Gardeners in the UK are facing a difficult summer after the driest spring in over 100 years. But how can home horticulturists cope? Summer is a time of excitement for gardeners conjuring up manicured lawns, immaculate roses, and a cornucopia of other flora. But this year the usual optimism is in danger of drying up.

Across England and Wales spring rainfall was 86.9mm - the driest since 1893, according to the Met Office. It's meant problems for gardeners. The dry spring "knocked gardeners off balance", says Peter Gibbs, presenter of BBC Radio Four's Gardeners' Question Time. This menace contrasts with the usual threat of spring frosts.
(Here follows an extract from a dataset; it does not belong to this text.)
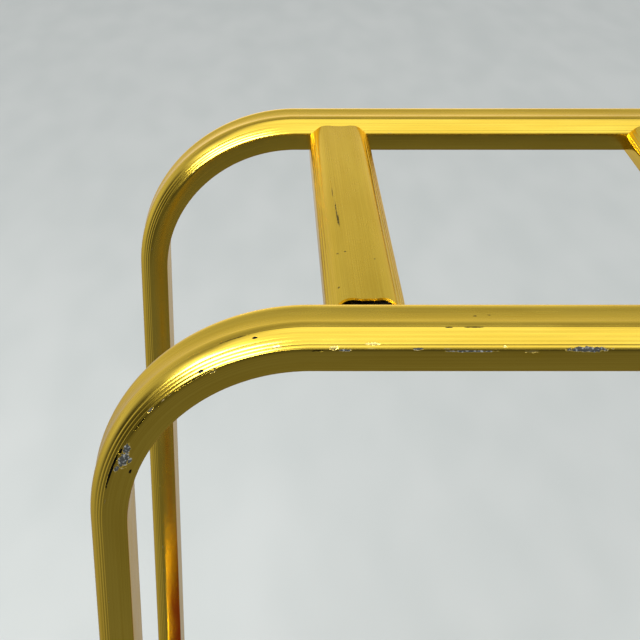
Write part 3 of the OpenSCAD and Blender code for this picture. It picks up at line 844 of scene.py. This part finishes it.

But then at the end of the article we have:

Not all areas of the UK are suffering from the dry weather as Scotland saw three times the average amount of rain this spring. "Scottish people have a much more sensible attitude towards it - they are not put off by bad weather," says Lesley Watson, RHS judge and owner of New Hopetoun Gardens near Edinburgh. Bananas and palms were never grown here as we're very realistic about what can and can't be grown in Scotland."

To put it in brief:

Gardeners in the UK are facing a difficult summer after the driest spring in over 100 years... Not all areas of the UK are suffering from the dry weather as Scotland saw three times the average amount of rain this spring.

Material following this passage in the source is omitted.